Prosecutor Scott A.C. Meisler said the employee of Steam Mountain, a Manafort-affiliated business, had a key to the steel storage room, was listed as an occupant on a lease for the unit and had moved items into it – circumstances that courts have found show an individual has assumed the risk an employee would let outsiders in.

Like a research assistant for a professor who can access a laboratory to check on experiments, Manafort’s employee was authorized “to perform work-related functions.”

“The combination of access – through the key, carrying out of job functions in the space, and the employee’s name being on the lease – does not require an agent to carry out any further inquiry,” Meisler said.

Jackson had ordered the FBI agent who swore out the affidavit for the storage unit warrant to be prepared to testify Wednesday, but the defense said at the hearing the testimony was no longer necessary after prosecutors in a filing showed the employee had given his written consent.

Jackson pressed both sides about Manafort’s claim that the FBI obtained overly broad “general” warrants to seize records at his home and storage unit with no meaningful limits on what could be searched.

The defense asked Jackson to turn over unredacted versions of the affidavits supporting each search request and to exclude the evidence they netted, including financial documents and various electronic records dating to at least 2006 from Manafort’s home, and records with no time restriction from the unit.

At a July 26 search of Manafort’s condo, Manafort’s attorneys wrote, agents seized or imaged every electronic and storage device, acting in part on U.S. Magistrate Judge Theresa Buchanan’s authorization to obtain evidence regarding his “state of mind.”

“The role of the warrant is to limit their discretion to determine what constitutes such evidence,” they wrote. “This warrant did no such thing.”

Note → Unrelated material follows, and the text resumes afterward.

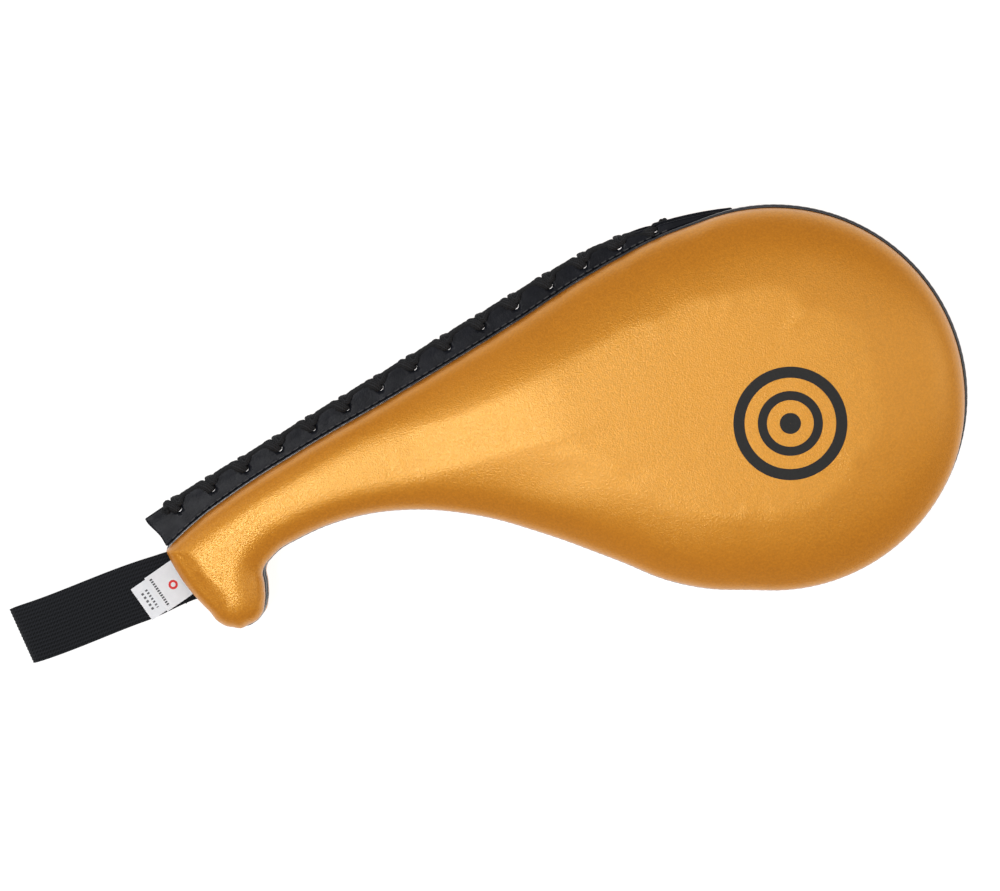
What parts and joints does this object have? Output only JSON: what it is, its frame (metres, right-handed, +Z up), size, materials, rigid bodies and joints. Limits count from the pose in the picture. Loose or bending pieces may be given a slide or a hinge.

Prosecutors said the FBI agent acted properly. The agent, prosecutors said, did not open or take anything May 26 in the initial visit but, in asking for court approval for a search, described about 21 bankers boxes and a five-drawer metal filing cabinet that the agent said probably held Manafort’s financial records, including a box labeled “Ukraine binders.”

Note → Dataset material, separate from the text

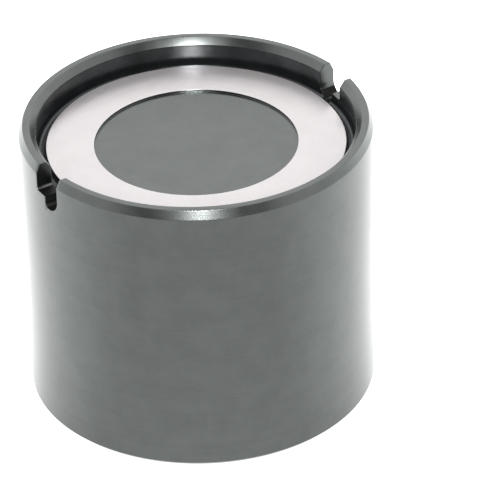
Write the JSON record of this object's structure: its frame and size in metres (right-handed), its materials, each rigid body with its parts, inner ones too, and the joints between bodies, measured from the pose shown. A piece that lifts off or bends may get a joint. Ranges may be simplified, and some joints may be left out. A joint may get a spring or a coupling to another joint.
{
  "type": "valve lifter",
  "caption": "Bucket valve lifter, an open steel cup with a shim recess inside a thin notched rim, a bright ground seat ring and a relieved centre.",
  "frame": {"origin": "centre of the skirt's open lower edge, on the lifter's axis", "axes": "+Z along the lifter's axis from the open skirt to the cam side, +X out through one rim notch, the other notch lies on -X"},
  "size_m": [0.035, 0.035, 0.0295],
  "materials": {
    "lifter_steel": "dark treated steel, fine turned and ground marks, bright ground seat ring in the recess"
  },
  "bodies": {
    "root": {"lifter_body": "lifter_steel"}
  },
  "joints": []
}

Before the special counsel appointment, federal investigators already had been examining Manafort’s work before 2014 on behalf of Ukraine’s pro-Russian president at the time, Viktor Yanukovych, and his allies.

Prosecutors said even without a visual description of the unit’s interior, the agent’s affidavit established ample probable cause for a search at both sites around Manafort’s financial dealings, specifying categories of records sought and identifying the specific laws he was suspected of violating.

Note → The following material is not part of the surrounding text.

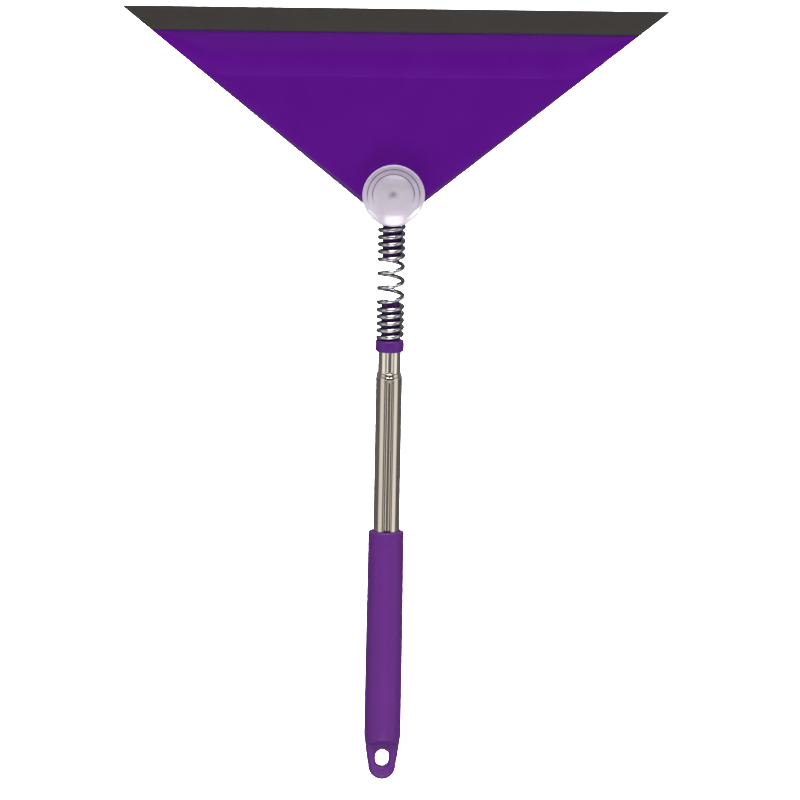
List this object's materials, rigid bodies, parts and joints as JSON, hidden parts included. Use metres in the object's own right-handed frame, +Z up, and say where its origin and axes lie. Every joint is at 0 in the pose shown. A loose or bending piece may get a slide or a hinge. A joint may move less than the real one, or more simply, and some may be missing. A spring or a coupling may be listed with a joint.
{
  "type": "window cleaning squeegee",
  "caption": "Hand squeegee for windows: a triangular flexible head with a rubber blade and a suction cup, on a coil spring neck and a telescopic steel pole with a moulded grip.",
  "frame": {"origin": "on the pole's axis, at the middle of the grip's straight barrel, where a hand or a handle clip holds it", "axes": "+Z up the pole to the wiping edge, +X to the right along the blade, -Y out of the face with the suction cup"},
  "size_m": [0.3914, 0.0317, 0.5585],
  "materials": {
    "grip_plastic": "matte moulded",
    "head_plastic": "gloss moulded",
    "collar_plastic": "matte moulded",
    "blade_rubber": "smooth",
    "cup_vinyl": "clear soft vinyl",
    "tube_steel": "drawn and polished stainless",
    "spring_steel": "chrome plated",
    "screw_steel": "zinc plated",
    "leaf_steel": "spring temper",
    "bush_nylon": "natural nylon",
    "stop_plastic": "black moulded"
  },
  "bodies": {
    "handle": {"grip": "grip_plastic", "outer_tube": "tube_steel", "end_stop": "stop_plastic"},
    "extension": {"inner_tube": "tube_steel", "slide_bush": "bush_nylon", "friction_leaf": "leaf_steel", "lower_plug": "collar_plastic"},
    "neck": {"coil_spring": "spring_steel"},
    "head": {"neck_plug": "collar_plastic", "neck_screw": "screw_steel", "head_shell": "head_plastic", "wiper_blade": "blade_rubber", "suction_cup": "cup_vinyl"}
  },
  "joints": [
    {"name": "telescope", "type": "slide", "parent": "handle", "child": "extension", "axis": [0, 0, 1], "range_m": [0, 0.21]},
    {"name": "bend_fore_aft", "type": "hinge", "parent": "extension", "child": "neck", "pos_m": [0, 0, 0.2906], "axis": [1, 0, 0], "range_deg": [-45, 45], "stiffness_Nm_per_rad": 6, "deforming": ["coil_spring"]},
    {"name": "bend_sideways", "type": "hinge", "parent": "neck", "child": "head", "pos_m": [0, 0, 0.30661], "axis": [0, 1, 0], "range_deg": [-45, 45], "stiffness_Nm_per_rad": 6, "deforming": ["coil_spring"]}
  ]
}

If the initial visit were somehow improper, the agent disclosed his actions to a magistrate, prosecutors said, invoking a “good-faith” exception that courts have used to let in evidence.

Jackson observed that similar motions by Manafort to toss out evidence before her and U.S. District Judge T.S. Ellis III of Alexandria might yield divergent rulings, an outcome that Meisler said prosecutors were still assessing.

Jackson last week rejected Manafort’s motion to dismiss his indictment in the District that alleges federal lobbying registration violations; a similar motion to dismiss Manafort’s broader Virginia case on grounds it is outside the scope of the special counsel is pending.